Before Strayhorn got involved, Green was giving away between 10 and 15 new bikes with helmets a year. Strayhorn set their initial goal for last year at 120, though they initially weren’t sure how to make that happen.
Strayhorn reached out to friends at American Tobacco, who hooked him up with Bull Durham Fabrications who agreed to build the tree, but there was a catch: the only instructions they had on how to build it was an 80-second YouTube video and a photo Strayhorn had taken of the tree in New Zealand.
“It was a massive undertaking,” said Bob Pickard with Bull Durham Fabrications. “I’ve done some crazy stuff, but nothing like this.”

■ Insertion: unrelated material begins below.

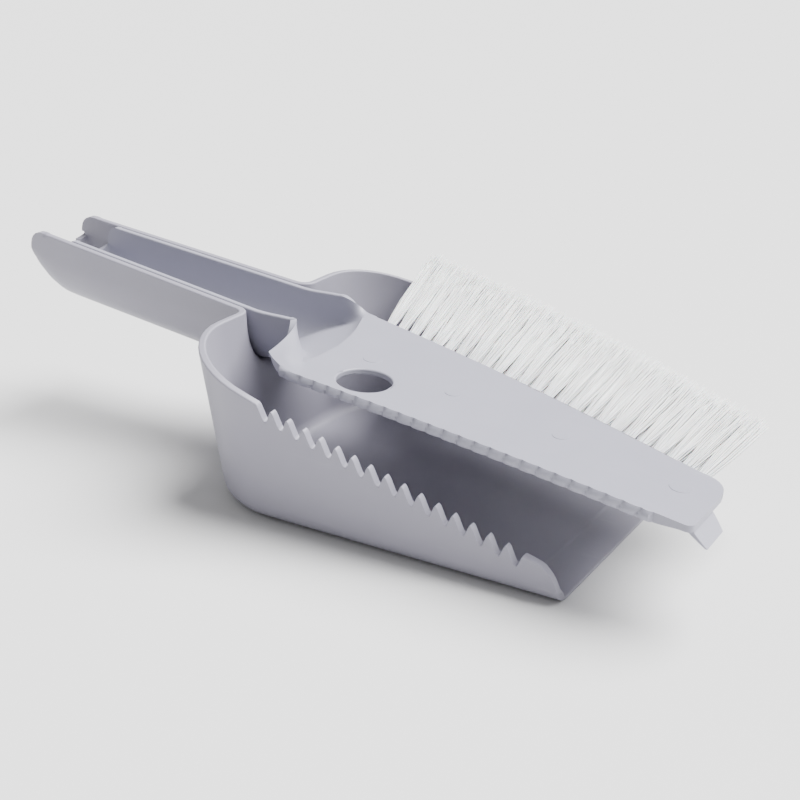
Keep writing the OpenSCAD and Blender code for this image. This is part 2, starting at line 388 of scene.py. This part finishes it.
# %% [markdown]
# ## Rims, comb and rounded front ends
# The comb combs dirt off the brush. Its teeth are cut into the side rims, so the wall
# first gets a column of edges for each bend of the tooth outline, and then the points
# on the rim are lowered to it. Cutting columns is cheaper and cleaner than a boolean.

# %% cut the rim and the comb
PITCH = 5.47
TEETH = 16
FIRST = FLOOR_HALF_L - 12.6
# half a notch: distance from its middle, depth below the rim
tooth = [(0.0, 4.8), (0.45, 4.66), (0.8, 4.1), (1.45, 2.4), (2.05, 0.85), (2.4, 0.3), (2.735, 0.14)]
columns = set()
for i in range(TEETH):
    for reach, drop in tooth:
        columns.add(round(FIRST - i * PITCH - reach, 3))
        columns.add(round(FIRST - i * PITCH + reach, 3))
# three more in front of the comb, where the nose bends down
columns.update((58.0, 61.0, 63.5))
for x in sorted(columns):
    cut(pan, (x, 0, 0), (1, 0, 0))
cut(pan, (REAR_X, 0, RIM_H), (SLOPE, 0, 1), clear_outer=True)
NOSE = 12.0
nose_centre = Vector((FLOOR_HALF_L - NOSE, 0, rim_z(FLOOR_HALF_L - NOSE) - NOSE))
for degrees in range(22, 90, 8):
    a = math.radians(degrees)
    direction = Vector((math.sin(a), 0, math.cos(a)))
    cut(pan, nose_centre + direction * NOSE, direction, clear_outer=True)


def tooth_drop(x):
    if x > FIRST + PITCH / 2 or x < FIRST - (TEETH - 1) * PITCH - PITCH / 2:
        return 0.0
    nearest = round((FIRST - x) / PITCH)
    return curve_at(tooth, abs(x - (FIRST - nearest * PITCH)))


rim_verts = {v for e in pan.edges if e.is_boundary for v in e.verts}
for v in rim_verts:
    if abs(v.co.z - rim_z(v.co.x)) < 0.05 and abs(v.co.y) > 40:
        drop = tooth_drop(v.co.x)
        v.co.z -= drop
        v.co.y -= math.copysign(drop * SIDE_LEAN, v.co.y)
print("pan with comb", len(pan.faces), "faces")

# %% [markdown]
# ## The trough handle
# The handle runs straight out of the rear wall. The flat rear panel is taken out, an
# open U is set in the hole and bridged to its three sides, and the U is then drawn
# back along the handle in steps. Its end is a rounded bow, so the last steps follow a
# quarter circle and get shallower.

# %% grow the handle out of the rear wall
panel = max((f for f in pan.faces if abs(f.normal.x) > 0.9), key=lambda f: f.calc_area())
panel_edges = list(panel.edges)
bmesh.ops.delete(pan, geom=[panel], context="FACES_ONLY")
top = [e for e in panel_edges if e.is_valid and all(v.co.z > 50 for v in e.verts)]
bmesh.ops.delete(pan, geom=top, context="EDGES")
sides = [e for e in panel_edges if e.is_valid]
upright = [e for e in sides if abs(e.verts[0].co.z - e.verts[1].co.z) > 5]
level = [e for e in sides if e not in upright]
bmesh.ops.subdivide_edges(pan, edges=upright, cuts=4)
bmesh.ops.subdivide_edges(pan, edges=level, cuts=13)
hole = [e for e in pan.edges if e.is_boundary
        and all(abs(v.co.y) < 32 and v.co.x < -64 for v in e.verts)]
print("hole edges", len(hole))

U_STEPS = 24
END_BOW = 15.0
END_CORNER = 5.0
BOW_START = HANDLE_L - END_BOW


def on_rear_wall(v):
    # slides a point of the U along the handle until it lies in the leaning rear wall
    y, z = u_point(v, HANDLE_HALF, HANDLE_D)
    p0 = on_handle(0, y, z)
    step = on_handle(1, y, z) - p0
    s = -(p0.x + FLOOR_HALF_L + p0.z * REAR_LEAN) / (step.x + step.z * REAR_LEAN)
    return p0 + step * s


first = bmesh.ops.create_circle(pan, cap_ends=False, segments=U_STEPS + 1, radius=1.0)["verts"]
ring_edges = [e for e in pan.edges if e.is_wire and e.verts[0] in first]
chain = [first[0]]
used = set()
while len(chain) < len(first):
    for e in chain[-1].link_edges:
        if e.is_wire and e not in used:
            used.add(e)
            chain.append(e.other_vert(chain[-1]))
            break
closing = [e for e in ring_edges if e not in used]
bmesh.ops.delete(pan, geom=closing, context="EDGES")
for i, v in enumerate(chain):
    v.co = on_rear_wall(i / U_STEPS)
chain_edges = [e for e in pan.edges if e.is_wire]
bmesh.ops.bridge_loops(pan, edges=hole + chain_edges)

steps = [4, 10, 24, 40, 56, 70, BOW_START]
steps += [BOW_START + END_BOW * math.sin(math.radians(a)) for a in range(10, 91, 10)]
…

Pickard said that to get his specifications for the project, he had to look at the video at least 150 times and guess the dimensions of the tree by pausing the video when people were standing next to it. The tree took three weeks of labor from Pickard and another member of his team, largely, he said, because the tree “didn’t come with a set of instructions.”
With last year’s tree at American Tobacco, they exceeded their goal, with 225 bikes raffled off in a single day to those living in the Cornwallis Road Housing Project in Durham.
“It feels fantastic,” Strayhorn said. “It’s like one of those big dreams that you don’t know how it will all come together but it did.”
This year is the second lighting of the tree out of what those involved hope will become an annual event for years to come. After Friday’s lighting ceremony, that will feature vintage Christmas carolers, the tree will remain on display until Dec. 15. About 150 bikes have been donated to the cause so far, which is enough to construct the tree, with some leftover, but short of the overall goal of 250 bikes.
The bikes will be distributed from the Bethel Family Worship Center on Dowd Street in Durham on Dec. 17.
Valerie Ward, director of marketing and events for American Tobacco, said that supporting this effort was all about being a good neighbor and that she hopes this can be an annual event for years to come.
“It teaches kids that you can go out and have some athletic time, get some fresh air and get away from the computer for a little bit,” Ward said. “It’s making sure that a child has a really lovely holiday present.”